My father started with a purebred Angus beef herd in the 40's. Her purchased a $2000.00 (calculate how much that would be in today's money). He brought her home and she promptly dropped dead.  
  He ciphered you could put your money in two places. Either you could purchase grain and put you money into making average cows look good or you could put all the money you could into purchasing the best bulls and have genetically superior cows. He chose the latter.
The objective in these days were to have the calves wean and make the 500 pound club. He worked hard and was successful.  
  In 1970 he crossed the herd with a Charolais bull to increase weight gain. All the sudden he was in the 600 - 700 pound club.

In 1976 he started using Simmental to increase the frame size. It took a toll on many of the smaller framed Angus cattle. He sired many 4H steers at the NY State Fair and his offspring won the carcass class several times.

  In 1980 he switched to Limousin to capture where the beef market was headed... lean beef. The offspring contiunued to accell in the show ring and on the rail.
In 1985 I bought the herd from my father and bought a Simmental, in 86; I bought a 0.01 back fat Angus from Ballentrae Angus, in 88 and 90 I bought a Simmentals.  
  In 92 I bought a Limousin and another in 95. About that time I noticed that no matter how much corn I jacked into my calves, I could never get a nice tasting piece of meat at the supper table.
About that time I also realized that my children were no longer able to take calves to the fair as they were so wild. I also bean to notice that my fences were no loner able to keep the herd where they were supposed to be. Seeing I didn't like fixing my neighbor's lawns, the Limousin program came to an abrupt halt.  
  In 1988 our last purebred Angus cow was shipped to market.
In 1998 I returned home to Angus bulls  
  2002 We purchased our first two purebred Angus (sight unseen) from Gallagher Dispersal Sale. Both were poor mothers and had disappointing calves. We also started fall calving that year.
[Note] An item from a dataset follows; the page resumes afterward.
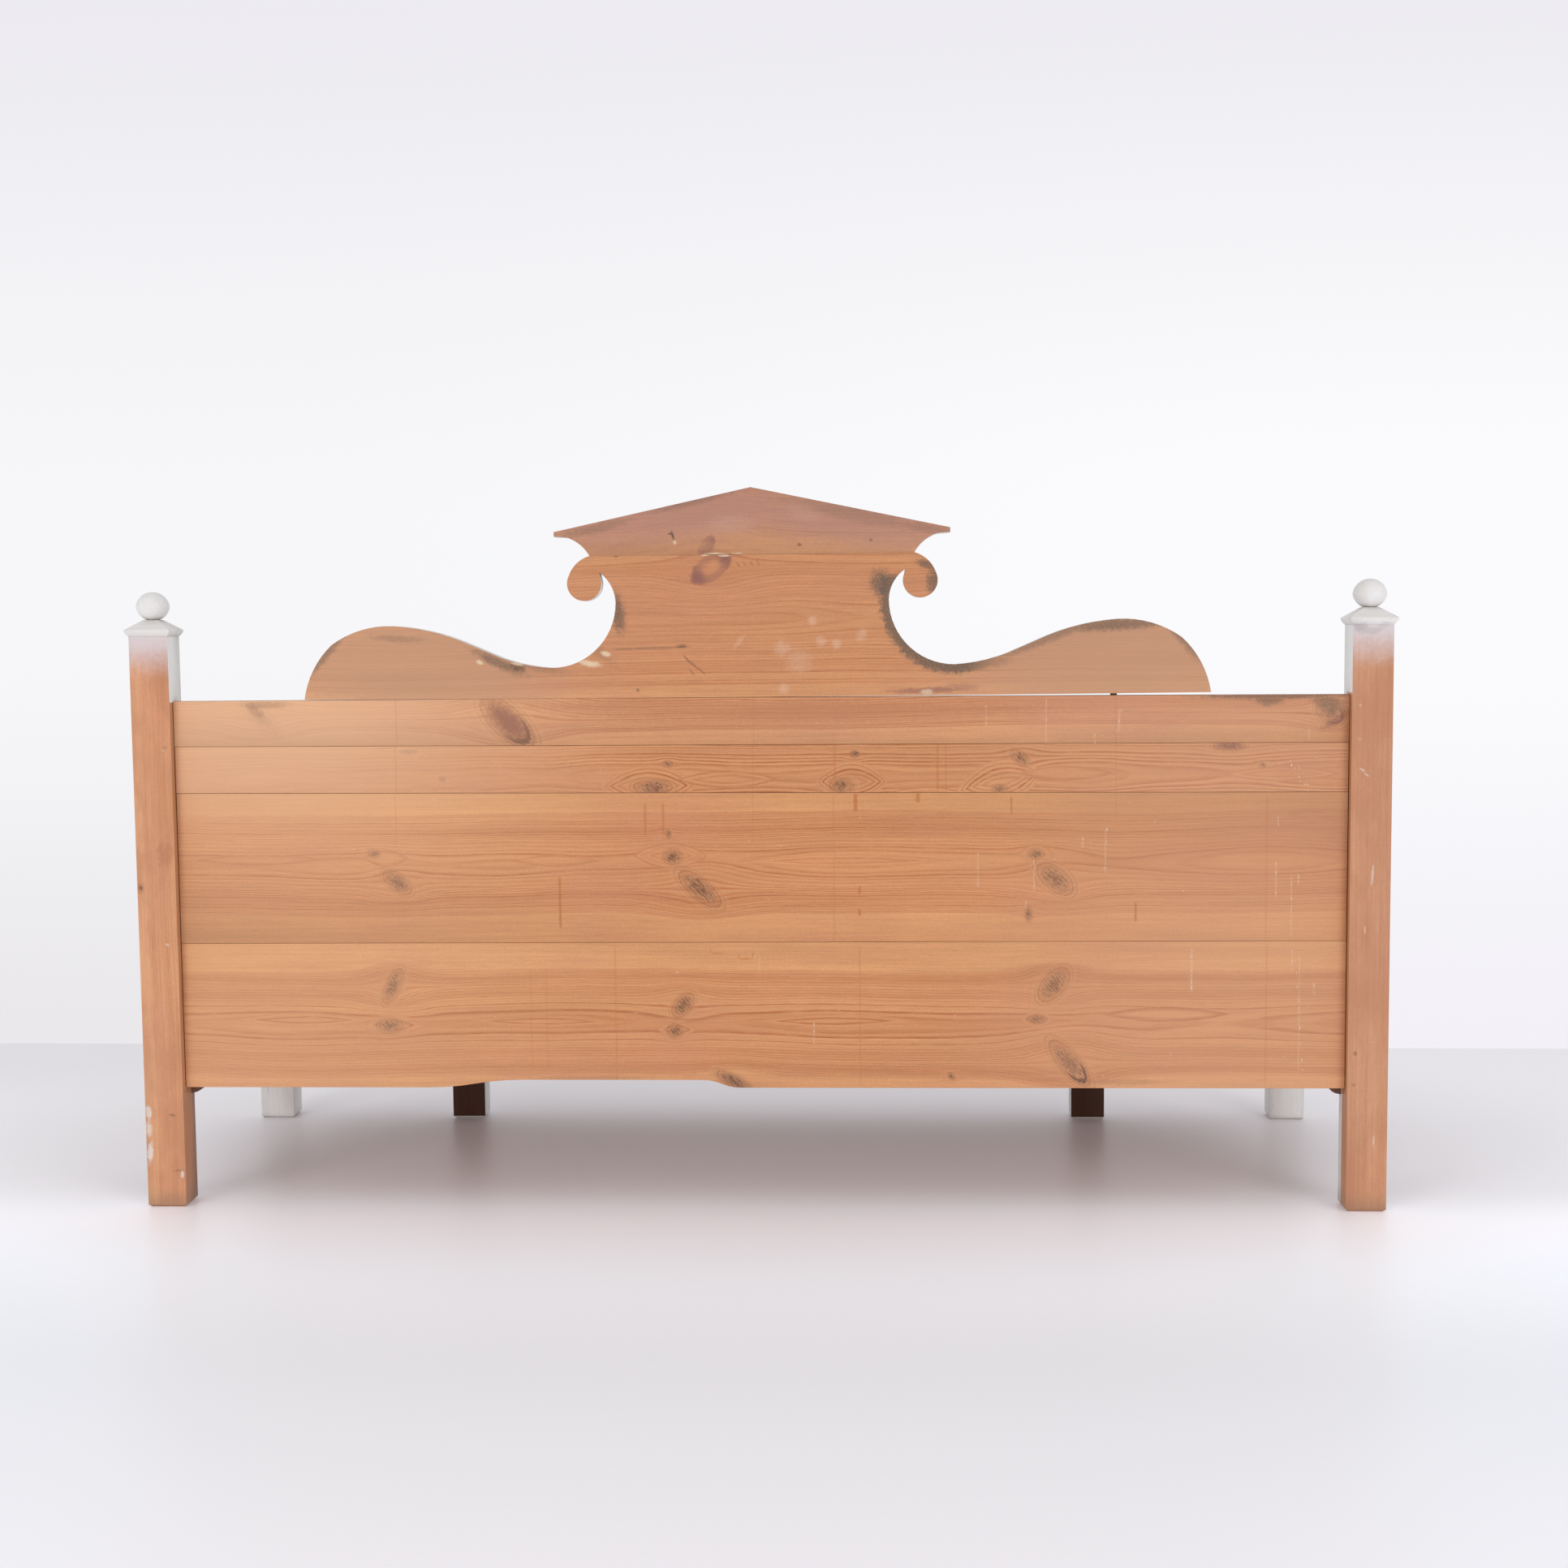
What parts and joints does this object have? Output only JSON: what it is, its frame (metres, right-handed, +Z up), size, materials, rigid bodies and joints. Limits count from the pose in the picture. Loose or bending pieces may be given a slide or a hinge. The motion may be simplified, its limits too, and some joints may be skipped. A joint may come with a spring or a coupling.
{
  "type": "pull-out bench bed",
  "caption": "Wooden settle with a gabled, scrolled back crest, ball-topped posts, a hinged seat lid and a slatted base whose front pulls out into a bed.",
  "frame": {"origin": "on the floor under the middle of the bench's bounding box", "axes": "+X along the bench, from the left end to the right end as a person facing its front sees it; +Y from the front to the back; +Z up"},
  "size_m": [1.9114, 0.6176, 1.0993],
  "materials": {
    "bare_pine": "satin",
    "painted_wood": "satin",
    "dark_stained_wood": "matte",
    "peg_wood": "satin",
    "iron": "satin"
  },
  "bodies": {
    "bench_frame": {"back_post_left": "bare_pine", "front_post_left": "painted_wood", "back_post_cap_left": "painted_wood", "front_post_cap_left": "painted_wood", "end_board_lower_left": "painted_wood", "end_board_upper_left": "painted_wood", "arm_rest_left": "painted_wood", "side_runner_left": "bare_pine", "lid_cleat_left": "bare_pine", "back_post_right": "bare_pine", "front_post_right": "painted_wood", "back_post_cap_right": "painted_wood", "front_post_cap_right": "painted_wood", "end_board_lower_right": "painted_wood", "end_board_upper_right": "painted_wood", "arm_rest_right": "painted_wood", "side_runner_right": "bare_pine", "lid_cleat_right": "bare_pine", "back_balls": "painted_wood", "front_balls": "painted_wood", "back_board_1": "bare_pine", "back_board_2": "bare_pine", "back_board_3": "bare_pine", "back_board_4": "bare_pine", "back_pegs": "peg_wood", "crest_board": "bare_pine", "crest_pediment": "bare_pine", "crest_dowels": "peg_wood", "rear_seat_rail": "painted_wood", "rear_slat_ledger": "bare_pine", "fixed_crossbar": "bare_pine", "fixed_slats": "bare_pine", "hinge_leaves_fixed": "iron", "hinge_pins": "iron"},
    "pull_out_bed": {"drawer_leg_left": "dark_stained_wood", "drawer_side_left": "bare_pine", "drawer_leg_right": "dark_stained_wood", "drawer_side_right": "bare_pine", "front_moulding_1": "painted_wood", "front_moulding_2": "painted_wood", "front_moulding_3": "painted_wood", "drawer_front_board": "painted_wood", "drawer_front_ledger": "bare_pine", "drawer_rear_crossbar": "bare_pine", "drawer_slats": "bare_pine"},
    "seat_lid": {"lid_front_board": "painted_wood", "lid_rear_board": "painted_wood", "lid_battens": "bare_pine", "hinge_leaves_lid": "iron"}
  },
  "joints": [
    {"name": "bed_slide", "type": "slide", "parent": "bench_frame", "child": "pull_out_bed", "axis": [0, -1, 0], "range_m": [0, 0.414]},
    {"name": "lid_hinge", "type": "hinge", "parent": "bench_frame", "child": "seat_lid", "pos_m": [0, 0.19515, 0.4551], "axis": [-1, 0, 0], "range_deg": [0, 95]}
  ]
}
In 2004 we looked at our herd and decided that not only in addition impressive carcas data, we needed to improve the fleshing ability of our cattle as the only feed we give the cattle is hay. We had a severe winter resulting in a disasterous calving season that year loosing 68% of our calves. Of course this was the first year in a decade when calves were actually worth something.  
  2005 we purchased a yearling heifer from Three Trees Farm production sale... sight unseen again ... (in fact we still haven't seen her) based on her carcass data. We hope she looks good.
We also purchased our first semen tank in order to begin our embryo program.  
  The insustry needs people like me. I buy very expensive cattle and sell very cheap offspring. What is wrong with this picture?